**Stored records:**
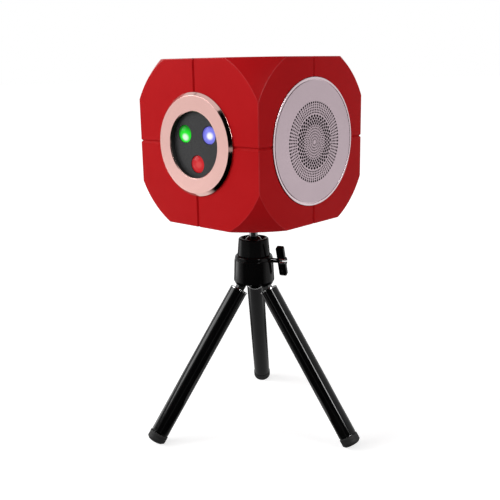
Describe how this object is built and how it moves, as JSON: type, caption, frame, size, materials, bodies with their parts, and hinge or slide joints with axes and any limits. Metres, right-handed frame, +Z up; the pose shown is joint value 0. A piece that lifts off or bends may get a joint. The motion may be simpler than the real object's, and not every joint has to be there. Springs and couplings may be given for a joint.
{
  "type": "laser projector speaker",
  "caption": "Red cube loudspeaker with a laser light projector face and round side grilles, on a folding pocket tripod with a ball head.",
  "frame": {"origin": "middle of the bounding box's underside, on the surface that the feet stand on", "axes": "+Z up; the laser face looks along -Y and the right-hand grille along +X"},
  "size_m": [0.1324, 0.1406, 0.2521],
  "materials": {
    "red_shell": "satin",
    "rose_gold_trim": "satin",
    "grille_metal": "satin",
    "window_grey": "satin",
    "lens_green": "gloss",
    "lens_blue": "gloss",
    "lens_red": "gloss",
    "black_gloss": "gloss",
    "leg_metal": "gloss",
    "black_matte": "matte",
    "black_rubber": "matte",
    "magnet_frame": "matte",
    "cone_paper": "matte",
    "steel": "satin",
    "chrome_steel": "polished",
    "brass": "satin",
    "board_green": "satin",
    "battery_wrap": "satin"
  },
  "bodies": {
    "base": {"head_housing": "black_gloss", "crown": "black_gloss", "hinge_pin_1": "steel", "hinge_pin_2": "steel", "hinge_pin_3": "steel"},
    "wing_screw": {"wing_screw": "black_gloss"},
    "ball_seat": {"ball_seat": "black_matte"},
    "ball_stud": {"ball_stud": "chrome_steel", "stud_pad": "black_rubber"},
    "speaker": {"upper_shell": "red_shell", "lower_shell": "red_shell", "case_screw_1": "steel", "case_screw_2": "steel", "case_screw_3": "steel", "case_screw_4": "steel", "front_bezel_ring": "rose_gold_trim", "laser_window": "window_grey", "lens_green": "lens_green", "lens_blue": "lens_blue", "lens_red": "lens_red", "laser_carrier": "black_matte", "laser_module_green": "brass", "laser_module_blue": "brass", "laser_module_red": "brass", "grating_motor": "steel", "grille_right": "grille_metal", "driver_frame_right": "magnet_frame", "grille_left": "grille_metal", "driver_frame_left": "magnet_frame", "rear_panel": "black_matte", "main_board": "board_green", "charging_port": "steel", "tripod_insert": "brass", "battery": "battery_wrap"},
    "leg_1": {"leg_knuckle_1": "steel", "leg_tube_1": "leg_metal"},
    "leg_1_inner": {"leg_inner_tube_1": "steel", "leg_foot_1": "black_rubber"},
    "leg_2": {"leg_knuckle_2": "steel", "leg_tube_2": "leg_metal"},
    "leg_2_inner": {"leg_inner_tube_2": "steel", "leg_foot_2": "black_rubber"},
    "leg_3": {"leg_knuckle_3": "steel", "leg_tube_3": "leg_metal"},
    "leg_3_inner": {"leg_inner_tube_3": "steel", "leg_foot_3": "black_rubber"},
    "cone_right": {"driver_cone_right": "cone_paper"},
    "cone_left": {"driver_cone_left": "cone_paper"},
    "button_power": {"button_power": "black_gloss"},
    "button_mode": {"button_mode": "black_gloss"},
    "button_volume_up": {"button_volume_up": "black_gloss"},
    "button_volume_down": {"button_volume_down": "black_gloss"},
    "button_play": {"button_play": "black_gloss"},
    "grating_pinion": {"grating_pinion": "brass"},
    "grating_green": {"grating_wheel_green": "black_matte"},
    "grating_blue": {"grating_wheel_blue": "black_matte"},
    "grating_red": {"grating_wheel_red": "black_matte"}
  },
  "joints": [
    {"name": "ball_pan", "type": "hinge", "parent": "base", "child": "ball_seat", "pos_m": [-0.01386, 0.00516, 0.12913], "axis": [0, 0, 1], "continuous": true},
    {"name": "ball_tilt", "type": "hinge", "parent": "ball_seat", "child": "ball_stud", "pos_m": [-0.01386, 0.00516, 0.12913], "axis": [1, 0, 0], "range_deg": [-35, 35]},
    {"name": "speaker_turn", "type": "hinge", "parent": "ball_stud", "child": "speaker", "pos_m": [-0.01386, 0.00516, 0.12913], "axis": [0, 0, 1], "continuous": true},
    {"name": "wing_screw_turn", "type": "hinge", "parent": "base", "child": "wing_screw", "pos_m": [-0.01386, 0.00516, 0.11938], "axis": [0.9272, 0.3746, 0], "range_deg": [0, 180]},
    {"name": "leg_1_fold", "type": "hinge", "parent": "base", "child": "leg_1", "pos_m": [-0.00653, 0.00619, 0.10568], "axis": [-0.1392, 0.9903, 0], "range_deg": [0, 33]},
    {"name": "leg_1_slide", "type": "slide", "parent": "leg_1", "child": "leg_1_inner", "axis": [0.5494, 0.0772, -0.832], "range_m": [0, 0.06]},
    {"name": "leg_2_fold", "type": "hinge", "parent": "base", "child": "leg_2", "pos_m": [-0.01841, 0.01099, 0.10568], "axis": [-0.788, -0.6157, 0], "range_deg": [0, 33]},
    {"name": "leg_2_slide", "type": "slide", "parent": "leg_2", "child": "leg_2_inner", "axis": [-0.3416, 0.4372, -0.832], "range_m": [0, 0.06]},
    {"name": "leg_3_fold", "type": "hinge", "parent": "base", "child": "leg_3", "pos_m": [-0.01663, -0.0017, 0.10568], "axis": [0.9272, -0.3746, 0], "range_deg": [0, 33]},
    {"name": "leg_3_slide", "type": "slide", "parent": "leg_3", "child": "leg_3_inner", "axis": [-0.2078, -0.5144, -0.832], "range_m": [0, 0.06]},
    {"name": "cone_right_travel", "type": "slide", "parent": "speaker", "child": "cone_right", "axis": [1, 0, 0], "range_m": [-0.0005, 0.0005], "stiffness_N_per_m": 1200},
    {"name": "cone_left_travel", "type": "slide", "parent": "speaker", "child": "cone_left", "axis": [-1, 0, 0], "range_m": [-0.0005, 0.0005], "stiffness_N_per_m": 1200},
    {"name": "button_power_press", "type": "slide", "parent": "speaker", "child": "button_power", "axis": [0, -1, 0], "range_m": [0, 0.0005], "stiffness_N_per_m": 800},
    {"name": "button_mode_press", "type": "slide", "parent": "speaker", "child": "button_mode", "axis": [0, -1, 0], "range_m": [0, 0.0005], "stiffness_N_per_m": 800},
    {"name": "button_volume_up_press", "type": "slide", "parent": "speaker", "child": "button_volume_up", "axis": [0, -1, 0], "range_m": [0, 0.0005], "stiffness_N_per_m": 800},
    {"name": "button_volume_down_press", "type": "slide", "parent": "speaker", "child": "button_volume_down", "axis": [0, -1, 0], "range_m": [0, 0.0005], "stiffness_N_per_m": 800},
    {"name": "button_play_press", "type": "slide", "parent": "speaker", "child": "button_play", "axis": [0, -1, 0], "range_m": [0, 0.0005], "stiffness_N_per_m": 800},
    {"name": "grating_pinion_spin", "type": "hinge", "parent": "speaker", "child": "grating_pinion", "pos_m": [-0.01386, -0.04584, 0.20113], "axis": [0, -1, 0], "continuous": true},
    {"name": "grating_green_spin", "type": "hinge", "parent": "speaker", "child": "grating_green", "pos_m": [-0.02425, -0.04584, 0.20713], "axis": [0, -1, 0], "continuous": true},
    {"name": "grating_blue_spin", "type": "hinge", "parent": "speaker", "child": "grating_blue", "pos_m": [-0.00347, -0.04584, 0.20713], "axis": [0, -1, 0], "continuous": true},
    {"name": "grating_red_spin", "type": "hinge", "parent": "speaker", "child": "grating_red", "pos_m": [-0.01386, -0.04584, 0.18913], "axis": [0, -1, 0], "continuous": true}
  ],
  "couplings": [
    {"joint": "grating_green_spin", "follows": "grating_pinion_spin", "ratio": -0.5},
    {"joint": "grating_blue_spin", "follows": "grating_pinion_spin", "ratio": -0.5},
    {"joint": "grating_red_spin", "follows": "grating_pinion_spin", "ratio": -0.5}
  ]
}
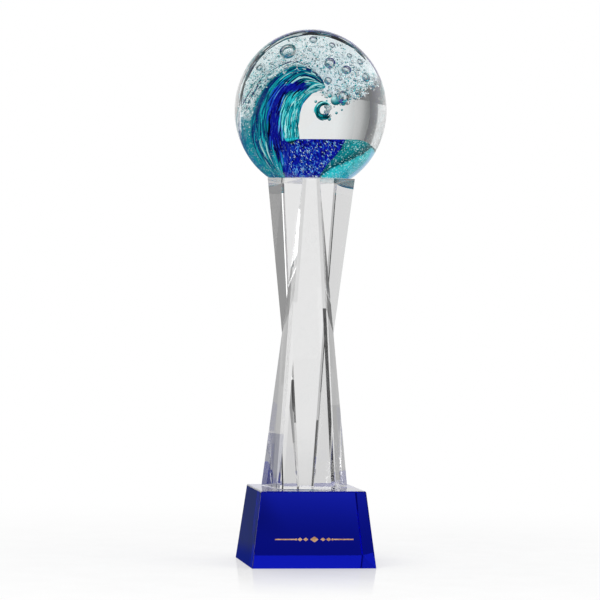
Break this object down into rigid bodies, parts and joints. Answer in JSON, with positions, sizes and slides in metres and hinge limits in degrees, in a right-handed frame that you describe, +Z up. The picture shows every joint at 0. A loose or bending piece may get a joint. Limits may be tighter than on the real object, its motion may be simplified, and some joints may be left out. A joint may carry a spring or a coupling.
{
  "type": "glass award",
  "caption": "Tall glass award: a wave in a clear glass ball on a tower of two crossed crystal wedges, glued to a tapered blue crystal base.",
  "frame": {"origin": "centre of the base block's underside, on the surface that the award stands on", "axes": "+Z up through the tower and the ball, -Y towards the front face of the base"},
  "size_m": [0.0798, 0.0798, 0.2805],
  "materials": {
    "blue_crystal": "polished deep cobalt blue optical crystal",
    "clear_crystal": "polished clear optical crystal",
    "clear_glass": "fire-polished clear studio glass",
    "adhesive": "clear cured adhesive",
    "gold_fill": "tan gold colour fill in the engraving",
    "cobalt_glass": "streaked cobalt glass",
    "aqua_glass": "streaked bright aqua glass",
    "teal_glass": "teal glass grains",
    "foam_glass": "pale glass froth full of fine bubbles"
  },
  "bodies": {
    "root": {"base_block": "blue_crystal", "rule_left": "gold_fill", "rule_right": "gold_fill", "diamond_1": "gold_fill", "diamond_2": "gold_fill", "diamond_3": "gold_fill", "diamond_4": "gold_fill", "diamond_5": "gold_fill", "foot_bond": "adhesive", "front_wedge": "clear_crystal", "rear_wedge": "clear_crystal", "wedge_bond": "adhesive", "ball_bond": "adhesive", "ball_casing": "clear_glass", "wave_face": "aqua_glass", "wave_curl": "cobalt_glass", "wave_back": "teal_glass", "cobalt_pool": "cobalt_glass", "teal_pool": "teal_glass", "foam_layer": "foam_glass"}
  },
  "joints": []
}
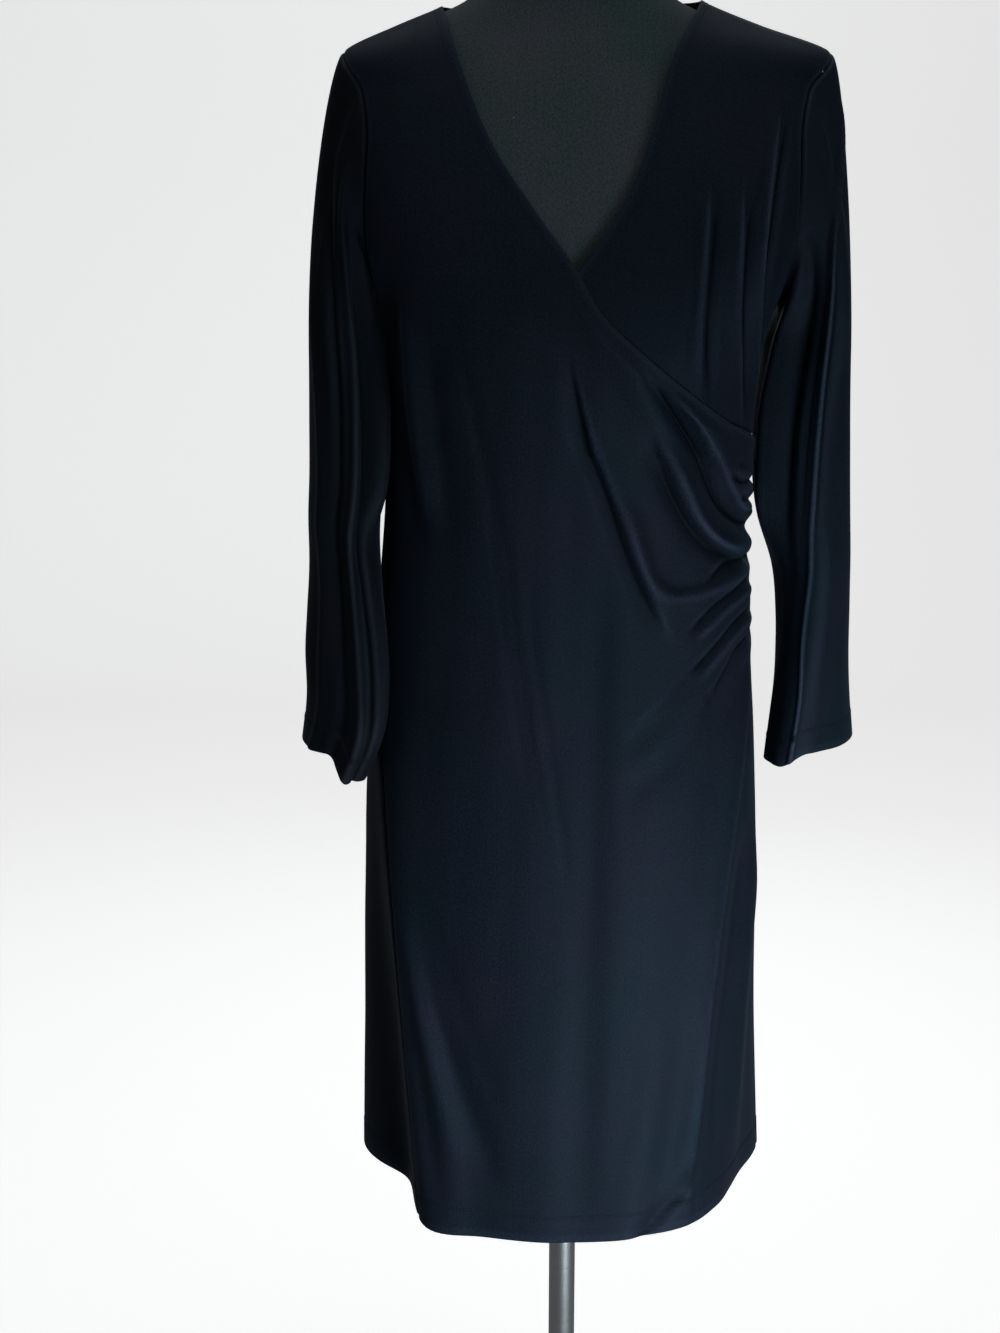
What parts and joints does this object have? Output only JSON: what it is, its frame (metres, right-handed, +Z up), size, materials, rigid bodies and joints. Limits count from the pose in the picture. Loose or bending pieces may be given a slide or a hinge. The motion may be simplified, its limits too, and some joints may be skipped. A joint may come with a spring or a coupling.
{
  "type": "wrap dress on limbless dress form",
  "caption": "Long-sleeved knee-length wrap dress of slinky knit, gathered at one side seam, filled out by a limbless dress form on a round stand.",
  "frame": {"origin": "centre of the stand base's underside, on the floor", "axes": "+Z up along the stand's pole, +X to the wearer's left, -Y to the dress's front"},
  "size_m": [0.4959, 0.37, 1.576],
  "materials": {
    "wrap knit": "navy-black slinky knit, soft sheen",
    "under bodice knit": "navy-black slinky knit, soft sheen",
    "back knit": "navy-black slinky knit, soft sheen",
    "sleeve right knit": "navy-black slinky knit, soft sheen",
    "sleeve left knit": "navy-black slinky knit, soft sheen",
    "form jersey": "dark grey jersey pulled smooth over foam",
    "neck cap wood": "satin varnish",
    "collar plastic": "matt black",
    "pole steel": "brushed",
    "base enamel": "satin grey enamel"
  },
  "bodies": {
    "root": {"front_wrap": "wrap knit", "front_under": "under bodice knit", "back": "back knit", "sleeve_right": "sleeve right knit", "sleeve_left": "sleeve left knit", "form_torso": "form jersey", "form_neck_cap": "neck cap wood", "stand_collar": "collar plastic", "stand_pole": "pole steel", "stand_base": "base enamel"}
  },
  "joints": []
}
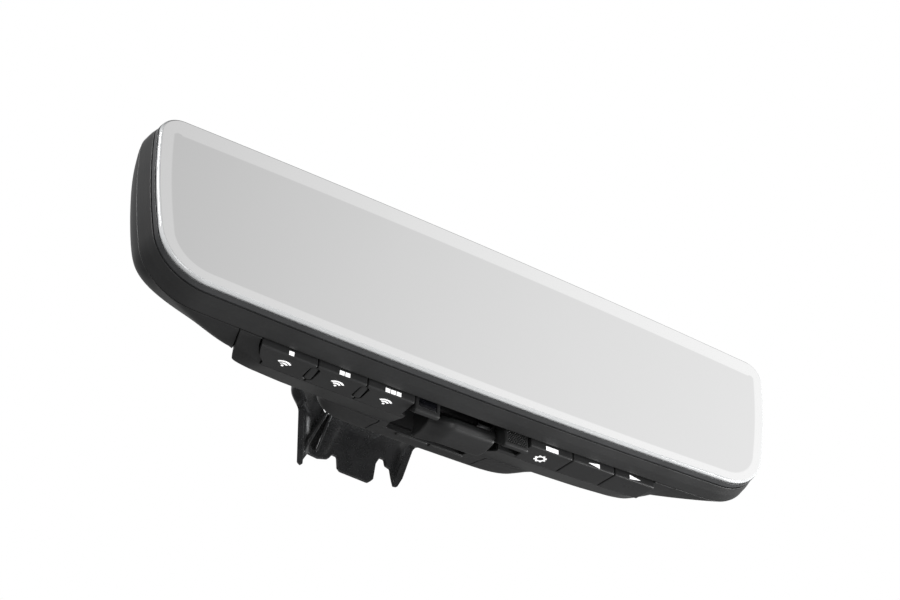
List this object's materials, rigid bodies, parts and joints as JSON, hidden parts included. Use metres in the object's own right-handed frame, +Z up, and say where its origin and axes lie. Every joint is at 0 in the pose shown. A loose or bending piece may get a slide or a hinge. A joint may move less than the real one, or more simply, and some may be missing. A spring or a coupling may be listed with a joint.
{
  "type": "interior rearview mirror",
  "caption": "Interior rearview mirror with a tapered display glass, keys and a lever under it, and a ball-jointed arm to a windshield bracket in a cable shroud.",
  "frame": {"origin": "middle of the flat face of the windshield button, where it is bonded to the windshield", "axes": "+X to the driver's right along the mirror, +Y away from the driver through the mirror, +Z up"},
  "size_m": [0.2538, 0.1086, 0.0969],
  "materials": {
    "casing": "fine-grained moulded plastic",
    "lip": "smooth satin lip",
    "gloss_black": "smooth moulded black",
    "mirror": "bright mirror glass",
    "bright_ring": "bright reflective ring",
    "glass": "clear float glass",
    "display": "dark display film",
    "diffuser": "white light guide",
    "lens": "dark tinted lens",
    "steel": "zinc-plated steel",
    "aluminium": "die-cast aluminium",
    "board": "green circuit board",
    "nylon": "natural nylon",
    "connector": "black connector plastic"
  },
  "bodies": {
    "mount": {"windshield_button": "steel", "windshield_bracket": "aluminium", "set_screw": "steel", "arm_screw_1": "steel", "arm_screw_2": "steel", "mount_arm": "gloss_black", "ball_stud": "steel", "cable_shroud": "gloss_black", "shroud_screw_1": "steel", "shroud_screw_2": "steel"},
    "liner": {"ball_liner": "nylon"},
    "ring": {"retaining_ring": "steel"},
    "head": {"front_glass": "mirror", "perimeter_ring": "bright_ring", "rear_glass": "glass", "glass_bezel": "lip", "front_frame": "casing", "lcd_panel": "display", "backlight_diffuser": "diffuser", "display_tray": "aluminium", "main_board": "board", "shield_can": "steel", "rear_housing": "casing", "lower_trim": "casing", "switch_board": "board", "sensor_block": "casing", "sensor_window": "lens", "microphone_grille": "casing", "microphone_capsule": "steel", "lever_pin": "steel", "detent_spring": "steel", "socket_cup": "steel", "harness_connector": "connector", "forward_light_lens": "lens", "board_screw_1": "steel", "board_screw_2": "steel", "board_screw_3": "steel", "board_screw_4": "steel", "socket_screw_1": "steel", "socket_screw_2": "steel", "socket_screw_3": "steel", "socket_screw_4": "steel", "key_switch_1": "connector", "key_switch_2": "connector", "key_switch_3": "connector", "key_switch_4": "connector", "key_switch_5": "connector", "key_switch_6": "connector", "key_divider_1": "casing", "key_divider_2": "casing"},
    "lever": {"dimming_lever": "casing"},
    "home_button_1": {"home_key_1": "casing"},
    "home_button_2": {"home_key_2": "casing"},
    "home_button_3": {"home_key_3": "casing"},
    "menu_button": {"menu_key": "casing"},
    "left_button": {"left_key": "casing"},
    "right_button": {"right_key": "casing"}
  },
  "joints": [
    {"name": "head_pan", "type": "hinge", "parent": "mount", "child": "liner", "pos_m": [0, -0.059, -0.03], "axis": [0, 0, 1], "range_deg": [-18, 18]},
    {"name": "head_roll", "type": "hinge", "parent": "liner", "child": "ring", "pos_m": [0, -0.059, -0.03], "axis": [0, 1, 0], "range_deg": [-5, 5]},
    {"name": "head_tilt", "type": "hinge", "parent": "ring", "child": "head", "pos_m": [0, -0.059, -0.03], "axis": [1, 0, 0], "range_deg": [-12, 12]},
    {"name": "lever_swing", "type": "hinge", "parent": "head", "child": "lever", "pos_m": [0, -0.074, -0.058], "axis": [1, 0, 0], "range_deg": [0, 14]},
    {"name": "home_key_1_press", "type": "hinge", "parent": "head", "child": "home_button_1", "pos_m": [-0.067, -0.0784, -0.06886], "axis": [-1, 0, 0], "range_deg": [0, 3], "stiffness_Nm_per_rad": 0.5, "springref_deg": -1.15},
    {"name": "home_key_2_press", "type": "hinge", "parent": "head", "child": "home_button_2", "pos_m": [-0.0484, -0.0784, -0.06925], "axis": [-1, 0, 0], "range_deg": [0, 3], "stiffness_Nm_per_rad": 0.5, "springref_deg": -1.15},
    {"name": "home_key_3_press", "type": "hinge", "parent": "head", "child": "home_button_3", "pos_m": [-0.0309, -0.0784, -0.06951], "axis": [-1, 0, 0], "range_deg": [0, 3], "stiffness_Nm_per_rad": 0.5, "springref_deg": -1.15},
    {"name": "menu_key_press", "type": "hinge", "parent": "head", "child": "menu_button", "pos_m": [0.03135, -0.0784, -0.0695], "axis": [-1, 0, 0], "range_deg": [0, 3], "stiffness_Nm_per_rad": 0.5, "springref_deg": -1.15},
    {"name": "left_key_press", "type": "hinge", "parent": "head", "child": "left_button", "pos_m": [0.04895, -0.0784, -0.06924], "axis": [-1, 0, 0], "range_deg": [0, 3], "stiffness_Nm_per_rad": 0.5, "springref_deg": -1.15},
    {"name": "right_key_press", "type": "hinge", "parent": "head", "child": "right_button", "pos_m": [0.0666, -0.0784, -0.06887], "axis": [-1, 0, 0], "range_deg": [0, 3], "stiffness_Nm_per_rad": 0.5, "springref_deg": -1.15}
  ]
}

**Work instructions:** Isolate each line of the listing above that includes "from". Copy it.

**Solution for this problem:**
What parts and joints does this object have? Output only JSON: what it is, its frame (metres, right-handed, +Z up), size, materials, rigid bodies and joints. Limits count from the pose in the picture. Loose or bending pieces may be given a slide or a hinge. The motion may be simplified, its limits too, and some joints may be skipped. A joint may come with a spring or a coupling.
  "frame": {"origin": "middle of the flat face of the windshield button, where it is bonded to the windshield", "axes": "+X to the driver's right along the mirror, +Y away from the driver through the mirror, +Z up"},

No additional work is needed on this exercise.